IPFRI: World progress in reducing hunger
Despite a stagnant global economy, the world made progress against hunger, says the International Food Policy Research Institute (IFPRI) in an annual report: "For the first time in modern history, the number of people living in extreme poverty fell below 10 percent of the global population and the global rate of under-nutrition was expected to fall below 11 percent." IFPRI singled out Bangladesh and Ethiopia for halving hunger rates since the 1990s.
A smooth path to USDA for Perdue, but not speedy
Former Georgia Gov. Sonny Perdue, the last of President Trump's nominees for the cabinet, is sailing, albeit slowly, to confirmation as agriculture secretary with the backing of the major U.S. farm groups. The agricultural community talks so much about Perdue buckling down to work at USDA that today's confirmation hearing before the Senate Agriculture Committee or Senate approval of the nomination seems like a formality.
Low on personnel and money, Marine Protected Areas struggle
Only 9 percent of Marine Protected Areas have enough staff and only 35 percent receive adequate funding, says a report published in the journal Nature. MPAs, which include marine reserves, no-take zones, sanctuaries, and parks, are an increasingly popular way to conserve marine species by restricting fishing and energy extraction.

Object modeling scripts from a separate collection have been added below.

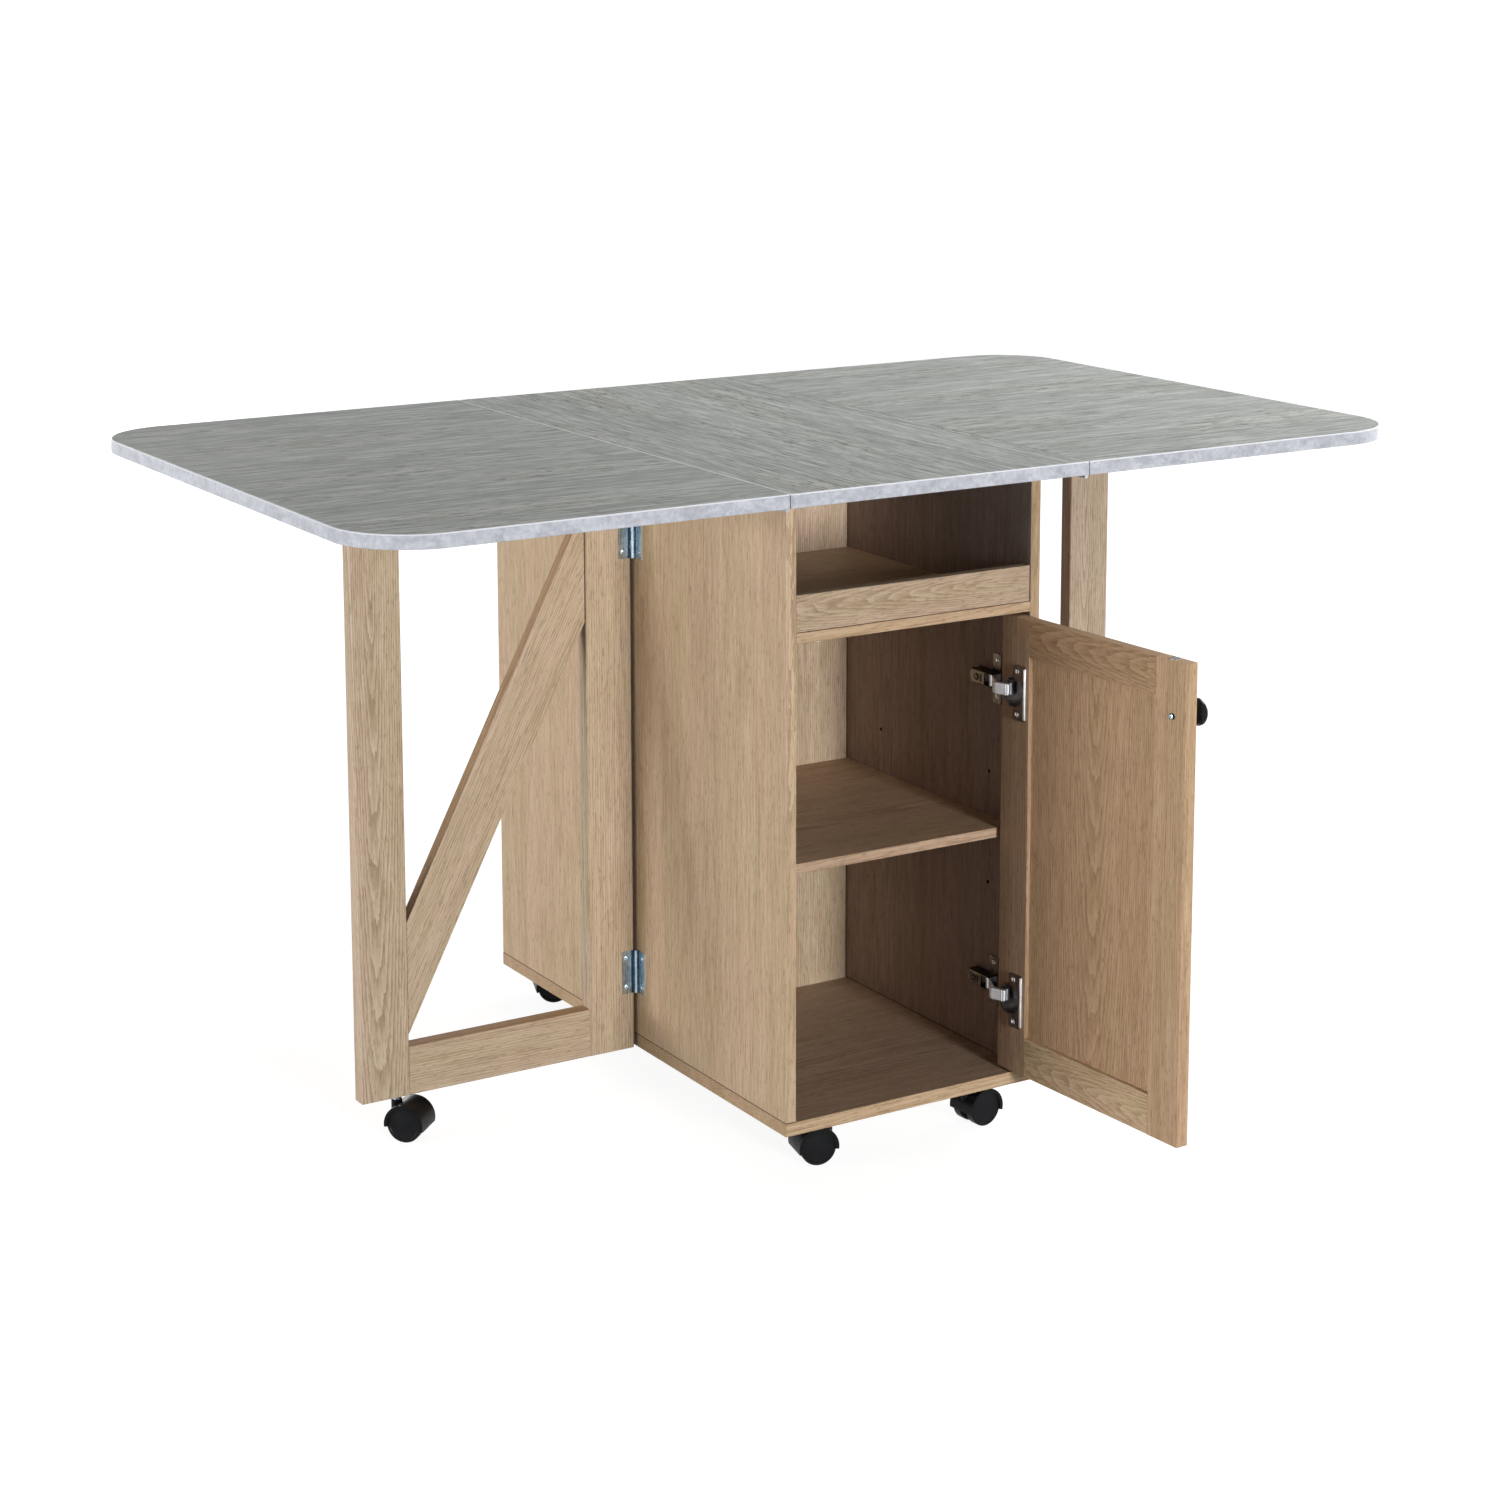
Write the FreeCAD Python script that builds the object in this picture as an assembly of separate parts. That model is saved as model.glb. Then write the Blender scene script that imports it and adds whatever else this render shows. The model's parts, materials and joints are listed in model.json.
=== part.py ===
import FreeCAD, Part

import math
import os

Vector = FreeCAD.Vector

# Drop-leaf gate-leg kitchen table on castors, with a storage cabinet under its
# fixed centre panel. Millimetres. While the pieces are drawn, x runs along the
# table, -y is the side with the door, z is up from the floor, and x = y = 0 is
# the middle of the cabinet. The left half is drawn and mirrored to the right.

# ---- driving dimensions ----------------------------------------------------

# Top: one fixed centre panel and two leaves, with an edge band all round.
table_height = 750.0
top_length = 1300.0
top_depth = 760.0
top_thickness = 15.0
top_corner_radius = 85.0
seam_gap = 1.0
band_thickness = 1.5
band_edge_round = 0.8

# Cabinet carcass.
cabinet_width = 324.0
cabinet_depth = 660.0
board = 12.5
bottom_thickness = 14.5
shelf_thickness = 11.0
board_ease = 0.4
front_compartment_depth = 360.0
niche_height = 142.5
lip_height = 40.0
shelf_setback = 27.0
shelf_side_gap = 0.5
rear_shelf_setback = 10.0

# Shelf pins in rows of holes, on the 32 mm system.
pin_diameter = 5.0
pin_hole_depth = 8.0
pin_reach = 8.0
pin_edge_distance = 72.0
pin_row_height = 260.0
pin_pitch = 64.0
pin_rows_each_way = 1

# Gate legs.
leg_pocket = 26.5
leg_cabinet_gap = 4.5
leg_width = 339.0
leg_thickness = 19.0
post_width = 57.0
leg_rail_height = 55.5
brace_width = 58.0
brace_thickness = 15.0
brace_low_height = 133.0
brace_top_distance = 110.0
leg_ease = 0.8
leg_top_gap = 6.0
rest_pad_length = 44.0
rest_pad_width = 30.0
rest_gap = 0.3

# Butt hinges of the gate legs.
butt_height = 50.0
butt_plate_width = 17.0
butt_plate_thickness = 1.2
butt_barrel_diameter = 4.5
butt_pin_diameter = 2.4
butt_knuckles = 5
butt_low_height = 66.0
butt_top_distance = 59.5
butt_screw_inset = 8.0
butt_screw_from_edge = 5.5

# Continuous hinges under the two seams.
strip_end_distance = 5.0
strip_plate_width = 18.0
strip_plate_thickness = 1.0
strip_barrel_diameter = 4.4
strip_pin_diameter = 2.4
strip_knuckles = 9

# Clearances of every hinge.
face_gap = 0.3
knuckle_gap = 0.3
pin_clearance = 0.05

# Door: frame and panel, inset in the cabinet front.
door_gap = 3.0
door_thickness = 15.0
door_stile_width = 46.0
door_top_rail_width = 40.0
door_bottom_rail_width = 44.0
door_panel_thickness = 5.0
door_groove_depth = 7.0
door_groove_play = 1.0
door_open_angle = 93.1

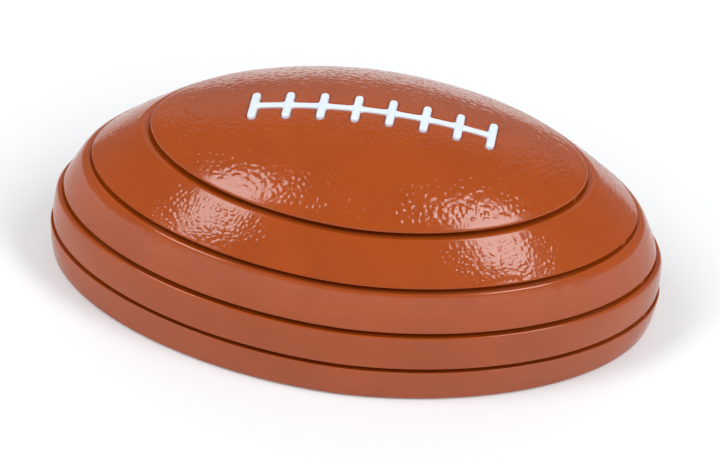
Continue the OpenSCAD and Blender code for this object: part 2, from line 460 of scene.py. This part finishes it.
def rubber():
    colour = (0.016, 0.016, 0.017)
    material, tree, surface = shader("foot_rubber", colour, 0.8)
    vary_roughness(tree, surface, noise(tree, 2), 0.65, 0.9)
    bump(tree, surface, noise(tree, 0.5, 3), 0.03)
    return material


BROWN = brown_plastic()
WHITE = white_plastic()
FELT = felt()
RUBBER = rubber()
FRAME_MATERIALS = {
    "glide_pads": nylon(),
    "hub_washer": nylon(),
    "pivot": metal("steel", (0.50, 0.50, 0.52), 0.25, 0.45),
    "threaded_insert": metal("brass", (0.65, 0.45, 0.17), 0.25, 0.4),
}
FRAME_MATERIALS["bolt_washer"] = FRAME_MATERIALS["pivot"]
FRAME_MATERIALS["spring_washer"] = FRAME_MATERIALS["pivot"]


# ------------------------------------------------------------------ hubs, grooves and pegs


def on_stop_ring(angle):
    """The point at this angle, in radians, on the ring where the stop pegs run."""
    return PIVOT_X + STOP_RING_R * math.cos(angle), STOP_RING_R * math.sin(angle)


def slot_outline(z):
    """Closed outline of the curved stop groove round the pivot."""
    half = STOP_R + STOP_GAP
    first, last = np.radians([STOP_ANGLE - SWING, STOP_ANGLE])
    sweep = np.linspace(first, last, 24)
    turn = np.linspace(0, np.pi, 13)
    flat = np.vstack([
        arc(PIVOT_X, 0, STOP_RING_R + half, sweep[:-1]),
        arc(*on_stop_ring(last), half, last + turn),
        arc(PIVOT_X, 0, STOP_RING_R - half, sweep[-2:0:-1]),
        arc(*on_stop_ring(first), half, first + np.pi + turn[:-1]),
    ])
    return np.column_stack([flat, np.full(len(flat), z)])


def add_peg(shape, bottom):
    """The stop peg under a tier; returns its root loop, a hole in the tier's underside."""
    x, y = on_stop_ring(math.radians(STOP_ANGLE))
    tip = bottom - SEAM - STOP_DEPTH + STOP_SLACK
    root = shape.add(circle(x, y, STOP_R, bottom, 24))
    chamfer = [(STOP_R, tip + 0.3), (STOP_R - 0.3, tip)]
    end = shape.run(root, [circle(x, y, r, z, 24) for r, z in chamfer])
    shape.cap(end)
    return root


def add_hub(shape, foot, top):
    """Hub wall from the loop at its foot, with a rounded rim, bore and stop groove on top.
    Returns the bore's loop at the top."""
    in_part = 0.3 * HUB_ROUND
    rim = [(HUB_R, top - HUB_ROUND), (HUB_R - in_part, top - in_part), (HUB_R - HUB_ROUND, top)]
    edge = shape.run(foot, [circle(PIVOT_X, 0, r, z, len(foot)) for r, z in rim])
    bore = shape.add(circle(PIVOT_X, 0, BORE_R + BORE_CHAMFER, top, 64))
    groove = shape.add(slot_outline(top))
    shape.cap(edge, bore, groove)
    shape.cap(shape.run(groove, [slot_outline(top - STOP_DEPTH)], flat=True))
    return bore


def foot_places():
    """Centres of the six feet."""
    for angle in FOOT_ANGLES:
        turn = math.radians(angle)
        reach = FOOT_RING * TRAYS["base"].half
        yield reach * math.cos(turn), WIDTH_RATIO * reach * math.sin(turn)


# ------------------------------------------------------------------ trays


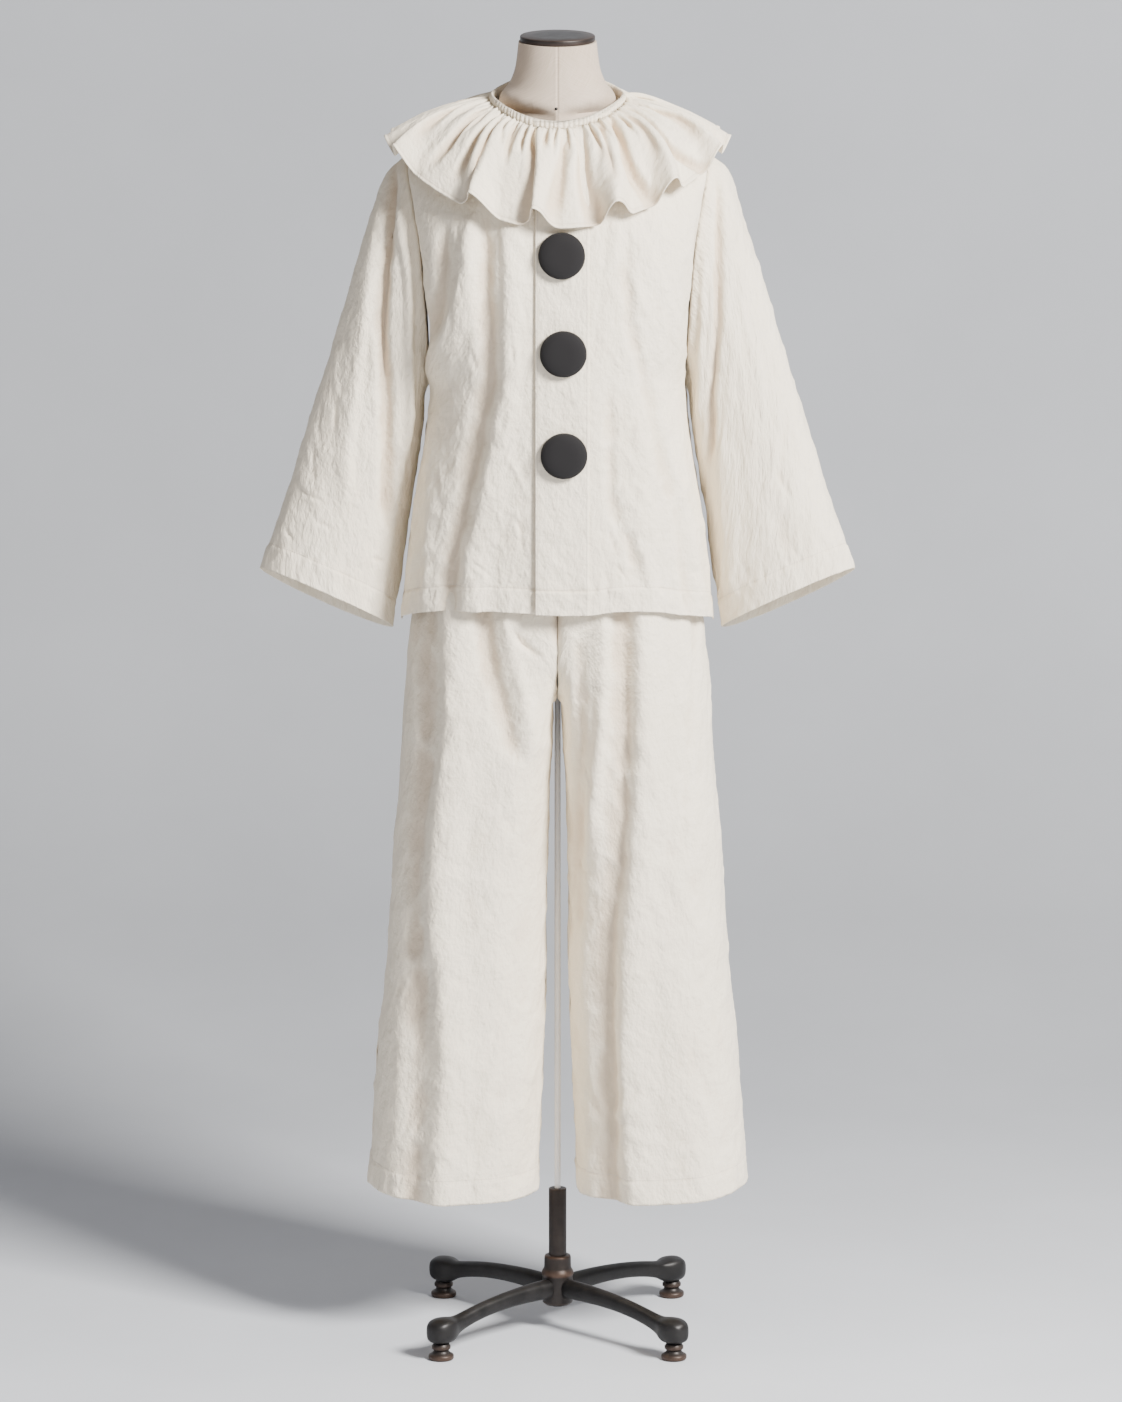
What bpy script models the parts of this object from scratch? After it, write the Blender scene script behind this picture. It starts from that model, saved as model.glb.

Whole Foods and others say their tuna will be ethically-caught
Retailers across the country, including Whole Foods, are upping their tuna game with new sustainability standards focused on how the fish was caught. “Last Wednesday Whole Foods Market announced that by January 2018, all canned tuna sold in its stores or used in its prepared foods departments will be sourced from fisheries that use only pole-and-line, troll or handline catch methods that eliminate bycatch (accidental harvest of other fish, birds or mammals) because fishermen are catching tuna one at a time,” says NPR.